On 9/11/2013 2:57 PM, Deepak Konidena wrote:
I guess at this point in the discussion, I should probably give some more
background on why I am doing what I am doing. Having a single Solr shard
(multiple segments) on the same disk is posing severe performance problems
under load,in that, calls to Solr cause a lot of connection timeouts. When
we looked at the ganglia stats for the Solr box, we saw that while memory,
cpu and network usage were quite normal, the i/o wait spiked. We are unsure
on what caused the i/o wait and why there were no spikes in the cpu/memory
usage. Since the Solr box is a beefy box (multi-core setup, huge ram, SSD),
we'd like to distribute the segments to multiple locations (disks) and see
whether this improves performance under load.

@Greg - Thanks for clarifying that.  I just learnt that I can't set them up
using RAID as some of them are SSDs and some others are SATA (spinning
disks).

@Shawn Heisey - Could you elaborate more about the "broker" core and
delegating the requests to other cores?

On the broker core - I have a core on my servers that has no index of its own. In the /select handler (and others) I have placed a shards parameter, and many of them also have a shards.qt parameter. The shards paramter is how a non-cloud distributed search is done.

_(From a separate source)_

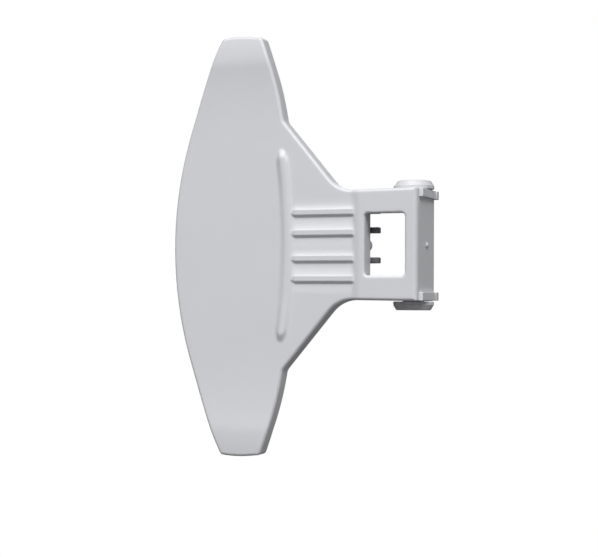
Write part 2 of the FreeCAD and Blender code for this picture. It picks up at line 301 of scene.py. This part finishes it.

http://wiki.apache.org/solr/DistributedSearch

Addressing your first paragraph: You say that you have lots of RAM ... but is there a lot of unallocated RAM that the OS can use for caching, or is it mostly allocated to processes, such as the java heap for Solr?

Depending on exactly how your indexes are composed, you need up to 100% of the total index size available as unallocated RAM. With SSD, the requirement is less, but cannot be ignored. I personally wouldn't go below about 25-50% even with SSD, and I'd plan on 50-100% for regular disks.

There is some evidence to suggest that you only need unallocated RAM equal to 10% of your index size for caching with SSD, but that is only likely to work if you have a lot of stored (as opposed to indexed) data. If most of your index is unstored, then more would be required.